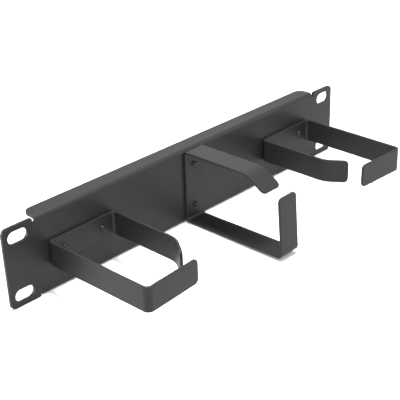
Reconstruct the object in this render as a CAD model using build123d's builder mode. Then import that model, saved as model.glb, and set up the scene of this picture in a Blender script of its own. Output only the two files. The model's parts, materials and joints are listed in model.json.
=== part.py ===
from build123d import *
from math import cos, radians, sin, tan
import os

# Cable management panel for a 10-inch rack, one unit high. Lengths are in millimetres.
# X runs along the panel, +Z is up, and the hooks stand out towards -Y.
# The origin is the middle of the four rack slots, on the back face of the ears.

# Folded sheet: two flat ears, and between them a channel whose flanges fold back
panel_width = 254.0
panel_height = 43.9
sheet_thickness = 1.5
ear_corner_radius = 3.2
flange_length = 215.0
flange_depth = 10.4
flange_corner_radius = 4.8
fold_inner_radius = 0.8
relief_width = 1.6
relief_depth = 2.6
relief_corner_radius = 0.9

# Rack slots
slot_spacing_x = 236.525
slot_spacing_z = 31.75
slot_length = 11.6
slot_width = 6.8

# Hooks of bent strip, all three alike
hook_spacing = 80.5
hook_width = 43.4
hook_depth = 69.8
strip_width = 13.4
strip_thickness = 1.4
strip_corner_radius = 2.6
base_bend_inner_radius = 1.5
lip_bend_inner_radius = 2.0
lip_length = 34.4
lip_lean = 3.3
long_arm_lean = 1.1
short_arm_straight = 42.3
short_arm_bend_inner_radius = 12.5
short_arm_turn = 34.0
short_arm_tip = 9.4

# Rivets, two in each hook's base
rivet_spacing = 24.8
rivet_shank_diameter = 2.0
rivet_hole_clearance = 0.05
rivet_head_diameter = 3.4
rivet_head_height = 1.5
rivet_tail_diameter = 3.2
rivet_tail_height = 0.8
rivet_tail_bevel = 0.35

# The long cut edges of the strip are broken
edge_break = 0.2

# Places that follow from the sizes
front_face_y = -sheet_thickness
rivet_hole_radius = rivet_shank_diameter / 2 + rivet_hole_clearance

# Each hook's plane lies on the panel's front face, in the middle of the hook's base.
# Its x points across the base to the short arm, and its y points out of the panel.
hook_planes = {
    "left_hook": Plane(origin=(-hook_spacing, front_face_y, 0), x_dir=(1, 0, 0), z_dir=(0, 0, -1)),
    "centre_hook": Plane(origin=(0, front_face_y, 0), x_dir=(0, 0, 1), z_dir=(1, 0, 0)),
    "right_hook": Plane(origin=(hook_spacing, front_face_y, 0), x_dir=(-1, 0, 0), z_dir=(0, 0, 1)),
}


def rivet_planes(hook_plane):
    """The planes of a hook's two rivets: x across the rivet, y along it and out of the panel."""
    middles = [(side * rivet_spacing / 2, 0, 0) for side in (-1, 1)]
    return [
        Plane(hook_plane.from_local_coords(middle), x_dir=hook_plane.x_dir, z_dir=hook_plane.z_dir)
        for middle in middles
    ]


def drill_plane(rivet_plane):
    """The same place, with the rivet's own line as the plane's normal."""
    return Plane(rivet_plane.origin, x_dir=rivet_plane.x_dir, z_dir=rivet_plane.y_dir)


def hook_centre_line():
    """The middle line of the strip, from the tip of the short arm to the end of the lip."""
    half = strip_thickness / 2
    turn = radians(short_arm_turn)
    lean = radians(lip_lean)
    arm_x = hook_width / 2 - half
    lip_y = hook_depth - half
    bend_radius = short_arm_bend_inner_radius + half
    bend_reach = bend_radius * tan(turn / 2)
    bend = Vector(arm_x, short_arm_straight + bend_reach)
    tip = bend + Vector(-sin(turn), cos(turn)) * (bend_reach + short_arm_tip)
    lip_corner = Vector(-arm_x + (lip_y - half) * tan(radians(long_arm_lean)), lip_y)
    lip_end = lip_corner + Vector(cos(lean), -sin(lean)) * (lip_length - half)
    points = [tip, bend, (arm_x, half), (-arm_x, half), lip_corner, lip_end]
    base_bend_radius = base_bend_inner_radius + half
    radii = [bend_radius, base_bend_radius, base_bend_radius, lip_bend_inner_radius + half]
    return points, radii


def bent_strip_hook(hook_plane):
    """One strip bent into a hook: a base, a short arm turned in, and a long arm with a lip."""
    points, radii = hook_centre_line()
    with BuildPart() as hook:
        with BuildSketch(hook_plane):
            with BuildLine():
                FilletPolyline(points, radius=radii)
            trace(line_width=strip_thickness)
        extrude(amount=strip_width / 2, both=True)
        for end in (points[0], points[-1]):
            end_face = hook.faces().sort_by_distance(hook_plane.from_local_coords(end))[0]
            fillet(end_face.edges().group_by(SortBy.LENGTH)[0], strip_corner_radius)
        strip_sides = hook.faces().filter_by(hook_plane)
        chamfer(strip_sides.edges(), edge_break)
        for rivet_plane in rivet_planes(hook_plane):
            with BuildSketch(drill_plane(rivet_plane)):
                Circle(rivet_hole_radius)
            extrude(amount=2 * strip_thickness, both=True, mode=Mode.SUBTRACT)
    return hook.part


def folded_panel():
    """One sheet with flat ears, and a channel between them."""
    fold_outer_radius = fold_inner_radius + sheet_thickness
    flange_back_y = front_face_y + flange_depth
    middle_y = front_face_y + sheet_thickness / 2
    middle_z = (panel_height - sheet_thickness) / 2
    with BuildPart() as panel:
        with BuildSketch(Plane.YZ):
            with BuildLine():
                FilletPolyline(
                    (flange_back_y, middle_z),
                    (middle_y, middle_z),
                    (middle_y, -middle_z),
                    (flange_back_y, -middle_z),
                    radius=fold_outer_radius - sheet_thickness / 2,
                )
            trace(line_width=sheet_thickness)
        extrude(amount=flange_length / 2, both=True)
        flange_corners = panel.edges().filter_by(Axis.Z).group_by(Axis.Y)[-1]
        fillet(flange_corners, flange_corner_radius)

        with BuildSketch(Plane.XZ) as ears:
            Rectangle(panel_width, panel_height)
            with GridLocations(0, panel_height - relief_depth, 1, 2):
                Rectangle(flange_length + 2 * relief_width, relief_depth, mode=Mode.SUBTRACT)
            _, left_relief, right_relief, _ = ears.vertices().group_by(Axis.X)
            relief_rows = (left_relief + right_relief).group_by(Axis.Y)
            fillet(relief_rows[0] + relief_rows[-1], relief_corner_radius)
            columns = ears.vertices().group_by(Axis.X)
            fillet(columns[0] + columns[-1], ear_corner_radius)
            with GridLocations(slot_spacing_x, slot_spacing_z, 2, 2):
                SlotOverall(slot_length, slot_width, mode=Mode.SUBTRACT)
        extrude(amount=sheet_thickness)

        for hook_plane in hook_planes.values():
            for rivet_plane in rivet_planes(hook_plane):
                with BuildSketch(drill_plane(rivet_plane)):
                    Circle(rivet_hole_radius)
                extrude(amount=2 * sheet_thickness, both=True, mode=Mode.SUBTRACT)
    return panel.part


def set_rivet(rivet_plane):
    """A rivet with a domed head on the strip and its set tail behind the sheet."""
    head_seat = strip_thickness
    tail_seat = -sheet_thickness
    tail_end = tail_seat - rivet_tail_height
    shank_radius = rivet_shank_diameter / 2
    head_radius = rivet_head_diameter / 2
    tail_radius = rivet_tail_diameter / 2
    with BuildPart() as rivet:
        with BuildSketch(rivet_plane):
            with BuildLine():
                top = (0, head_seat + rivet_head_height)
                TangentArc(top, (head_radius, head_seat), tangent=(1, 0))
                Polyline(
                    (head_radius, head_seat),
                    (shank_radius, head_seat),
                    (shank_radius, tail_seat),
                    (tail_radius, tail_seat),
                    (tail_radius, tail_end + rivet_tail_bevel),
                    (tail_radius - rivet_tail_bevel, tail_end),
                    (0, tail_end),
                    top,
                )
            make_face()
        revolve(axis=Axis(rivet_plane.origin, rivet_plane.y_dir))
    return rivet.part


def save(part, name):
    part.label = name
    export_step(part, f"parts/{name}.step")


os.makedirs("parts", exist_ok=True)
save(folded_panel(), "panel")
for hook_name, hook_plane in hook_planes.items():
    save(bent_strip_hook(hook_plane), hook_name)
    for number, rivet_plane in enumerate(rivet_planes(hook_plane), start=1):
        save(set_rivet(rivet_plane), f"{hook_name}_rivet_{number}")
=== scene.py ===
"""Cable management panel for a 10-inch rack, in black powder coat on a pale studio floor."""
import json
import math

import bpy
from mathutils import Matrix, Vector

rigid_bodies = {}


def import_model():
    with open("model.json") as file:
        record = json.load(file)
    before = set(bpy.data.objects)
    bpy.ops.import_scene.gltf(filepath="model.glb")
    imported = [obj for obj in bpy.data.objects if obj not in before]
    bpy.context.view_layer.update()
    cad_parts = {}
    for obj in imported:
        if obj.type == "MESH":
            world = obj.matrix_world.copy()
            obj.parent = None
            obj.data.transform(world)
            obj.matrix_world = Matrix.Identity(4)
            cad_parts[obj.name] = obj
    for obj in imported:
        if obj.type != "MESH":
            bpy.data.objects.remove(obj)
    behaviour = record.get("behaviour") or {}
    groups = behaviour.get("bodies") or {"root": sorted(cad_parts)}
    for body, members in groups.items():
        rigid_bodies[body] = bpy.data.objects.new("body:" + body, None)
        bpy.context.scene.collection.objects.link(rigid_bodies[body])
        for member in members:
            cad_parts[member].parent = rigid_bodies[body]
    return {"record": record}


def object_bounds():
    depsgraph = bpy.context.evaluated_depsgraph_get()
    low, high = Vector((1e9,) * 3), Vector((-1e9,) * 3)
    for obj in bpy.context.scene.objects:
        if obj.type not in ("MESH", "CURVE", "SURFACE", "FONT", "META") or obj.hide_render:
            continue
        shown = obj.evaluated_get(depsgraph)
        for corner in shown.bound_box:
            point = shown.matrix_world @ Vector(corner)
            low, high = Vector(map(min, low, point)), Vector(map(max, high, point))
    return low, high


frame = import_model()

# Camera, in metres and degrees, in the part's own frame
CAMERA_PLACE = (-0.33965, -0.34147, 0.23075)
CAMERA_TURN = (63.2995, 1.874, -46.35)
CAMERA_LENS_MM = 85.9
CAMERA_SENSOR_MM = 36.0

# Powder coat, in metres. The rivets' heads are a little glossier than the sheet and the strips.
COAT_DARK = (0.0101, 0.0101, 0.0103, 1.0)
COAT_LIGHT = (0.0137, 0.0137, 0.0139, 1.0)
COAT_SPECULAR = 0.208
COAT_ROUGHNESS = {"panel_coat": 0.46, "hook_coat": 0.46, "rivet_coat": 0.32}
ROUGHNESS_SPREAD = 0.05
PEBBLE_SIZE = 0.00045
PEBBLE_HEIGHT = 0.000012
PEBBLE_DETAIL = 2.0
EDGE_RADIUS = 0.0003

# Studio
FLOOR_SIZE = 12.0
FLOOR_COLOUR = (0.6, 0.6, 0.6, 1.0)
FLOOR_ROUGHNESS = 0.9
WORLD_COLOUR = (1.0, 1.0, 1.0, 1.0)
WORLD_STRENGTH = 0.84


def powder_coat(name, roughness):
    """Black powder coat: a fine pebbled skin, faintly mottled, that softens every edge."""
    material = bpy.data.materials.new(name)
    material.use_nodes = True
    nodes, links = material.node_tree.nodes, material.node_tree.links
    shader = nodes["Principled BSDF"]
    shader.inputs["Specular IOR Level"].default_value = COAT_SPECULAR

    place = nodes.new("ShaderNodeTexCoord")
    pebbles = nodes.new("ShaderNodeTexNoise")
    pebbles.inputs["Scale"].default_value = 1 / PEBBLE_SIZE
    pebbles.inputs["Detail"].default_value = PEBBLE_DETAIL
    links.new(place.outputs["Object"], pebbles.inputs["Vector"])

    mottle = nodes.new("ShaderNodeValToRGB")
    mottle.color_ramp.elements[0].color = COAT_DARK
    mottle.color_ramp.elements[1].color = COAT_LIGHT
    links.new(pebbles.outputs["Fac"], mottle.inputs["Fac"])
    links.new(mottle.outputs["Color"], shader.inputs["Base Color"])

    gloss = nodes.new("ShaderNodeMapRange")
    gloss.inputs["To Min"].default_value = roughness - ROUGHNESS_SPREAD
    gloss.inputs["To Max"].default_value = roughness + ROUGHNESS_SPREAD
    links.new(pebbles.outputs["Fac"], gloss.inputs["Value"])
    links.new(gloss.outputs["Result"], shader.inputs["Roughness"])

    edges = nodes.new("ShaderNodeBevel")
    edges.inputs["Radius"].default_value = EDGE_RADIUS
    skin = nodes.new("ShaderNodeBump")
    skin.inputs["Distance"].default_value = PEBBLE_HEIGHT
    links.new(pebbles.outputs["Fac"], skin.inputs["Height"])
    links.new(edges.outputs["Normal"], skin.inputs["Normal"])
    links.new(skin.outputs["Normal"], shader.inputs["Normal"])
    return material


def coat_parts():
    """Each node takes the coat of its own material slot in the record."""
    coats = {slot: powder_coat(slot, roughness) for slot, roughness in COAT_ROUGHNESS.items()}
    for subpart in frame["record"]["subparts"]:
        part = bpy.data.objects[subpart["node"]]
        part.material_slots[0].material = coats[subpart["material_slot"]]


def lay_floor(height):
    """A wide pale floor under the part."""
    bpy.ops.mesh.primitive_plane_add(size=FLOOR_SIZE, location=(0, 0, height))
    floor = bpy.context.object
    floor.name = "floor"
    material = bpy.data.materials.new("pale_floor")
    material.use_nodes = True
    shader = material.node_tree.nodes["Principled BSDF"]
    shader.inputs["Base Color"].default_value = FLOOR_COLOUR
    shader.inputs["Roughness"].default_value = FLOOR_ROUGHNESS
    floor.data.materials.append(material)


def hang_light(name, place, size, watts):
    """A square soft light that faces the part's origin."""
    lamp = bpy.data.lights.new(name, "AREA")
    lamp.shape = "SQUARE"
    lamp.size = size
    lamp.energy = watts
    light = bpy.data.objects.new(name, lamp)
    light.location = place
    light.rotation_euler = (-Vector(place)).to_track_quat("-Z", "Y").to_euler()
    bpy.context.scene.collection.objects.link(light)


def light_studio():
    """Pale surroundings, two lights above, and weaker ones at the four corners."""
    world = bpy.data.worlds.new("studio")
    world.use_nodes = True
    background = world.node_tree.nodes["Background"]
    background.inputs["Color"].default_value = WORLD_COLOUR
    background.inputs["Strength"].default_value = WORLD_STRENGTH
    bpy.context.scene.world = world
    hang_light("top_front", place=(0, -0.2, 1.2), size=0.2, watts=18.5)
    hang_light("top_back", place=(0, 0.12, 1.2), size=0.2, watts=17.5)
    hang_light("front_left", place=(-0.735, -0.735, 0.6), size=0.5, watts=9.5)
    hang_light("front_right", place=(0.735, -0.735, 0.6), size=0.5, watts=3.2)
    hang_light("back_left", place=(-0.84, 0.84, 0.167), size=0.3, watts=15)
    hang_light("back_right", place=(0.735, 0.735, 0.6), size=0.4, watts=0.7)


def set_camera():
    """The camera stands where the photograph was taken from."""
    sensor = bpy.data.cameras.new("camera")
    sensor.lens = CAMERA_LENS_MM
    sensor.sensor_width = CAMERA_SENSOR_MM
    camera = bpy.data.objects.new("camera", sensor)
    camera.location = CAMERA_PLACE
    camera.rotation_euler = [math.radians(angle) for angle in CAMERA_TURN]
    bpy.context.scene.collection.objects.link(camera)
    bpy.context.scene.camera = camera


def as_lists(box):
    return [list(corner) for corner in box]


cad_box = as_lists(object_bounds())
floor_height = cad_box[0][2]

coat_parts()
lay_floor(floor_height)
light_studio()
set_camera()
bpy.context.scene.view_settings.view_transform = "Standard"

---------------

(WRITTEN TASK): Emit only the lines from the one containing "return rivet.part" through the one containing "for body, members", copied exactly.

(WRITTEN ANSWER):
    return rivet.part


def save(part, name):
    part.label = name
    export_step(part, f"parts/{name}.step")


os.makedirs("parts", exist_ok=True)
save(folded_panel(), "panel")
for hook_name, hook_plane in hook_planes.items():
    save(bent_strip_hook(hook_plane), hook_name)
    for number, rivet_plane in enumerate(rivet_planes(hook_plane), start=1):
        save(set_rivet(rivet_plane), f"{hook_name}_rivet_{number}")
=== scene.py ===
"""Cable management panel for a 10-inch rack, in black powder coat on a pale studio floor."""
import json
import math

import bpy
from mathutils import Matrix, Vector

rigid_bodies = {}


def import_model():
    with open("model.json") as file:
        record = json.load(file)
    before = set(bpy.data.objects)
    bpy.ops.import_scene.gltf(filepath="model.glb")
    imported = [obj for obj in bpy.data.objects if obj not in before]
    bpy.context.view_layer.update()
    cad_parts = {}
    for obj in imported:
        if obj.type == "MESH":
            world = obj.matrix_world.copy()
            obj.parent = None
            obj.data.transform(world)
            obj.matrix_world = Matrix.Identity(4)
            cad_parts[obj.name] = obj
    for obj in imported:
        if obj.type != "MESH":
            bpy.data.objects.remove(obj)
    behaviour = record.get("behaviour") or {}
    groups = behaviour.get("bodies") or {"root": sorted(cad_parts)}
    for body, members in groups.items():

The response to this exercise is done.